3. Denominationalism is self-condemned. Their leaders, and many members, are aware of the fact that denominationalism causes division, instead of the unity Jesus desires. Several decades ago, this was admitted during a conference of church leaders at the “2nd world conference on faith and order of the world council of churches” in Edinburgh, Scotland, 1937. The following resolution was adopted. “We humbly acknowledge that our divisions are contrary to the will of Christ, and we pray God in His mercy to shorten the days of our separation and to guide by His Spirit into fullness of unity – We know that our witness is weakened by our divisions.” They admitted the obvious, and yet people today, are unwilling to lay aside their denominational creeds, names, organizations, and practices that create the divisions, and return to Christ and His church.
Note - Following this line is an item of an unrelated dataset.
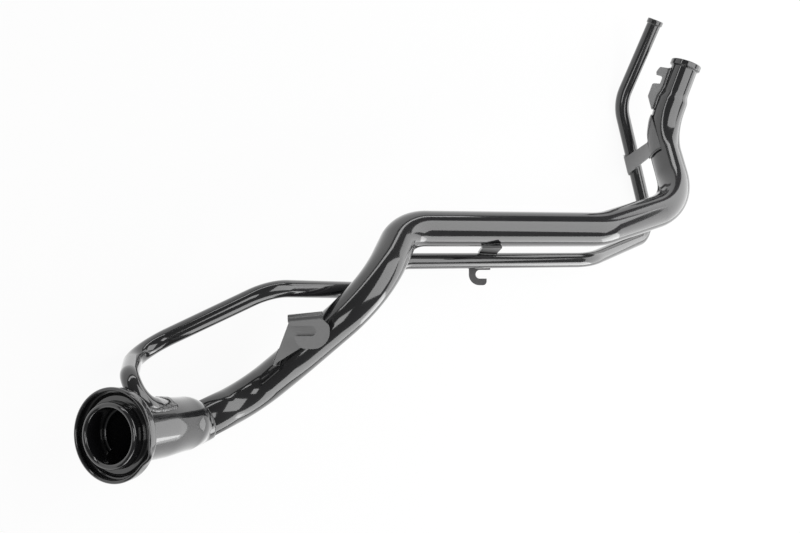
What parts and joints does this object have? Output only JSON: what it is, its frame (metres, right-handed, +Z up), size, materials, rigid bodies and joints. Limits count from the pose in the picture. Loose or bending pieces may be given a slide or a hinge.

They sometimes pretend to do so temporarily, for “union meetings” and “campaigns for Christ,” knowing this will give them greater strength and more appeal in a community effort, but when the meetings are over they then go back to their divisive ways.
 
4. Denominations are wrong because they have the wrong origin (started by men, not God). They exalt men (titles) over Christ, follow the wrong book (creeds), started at the wrong time and place, have wrong type government and organization, worship God in vain, contradict plain Bible teaching Jn17:20-21; Eph.4:3-6; and pervert the purpose and mission of the church.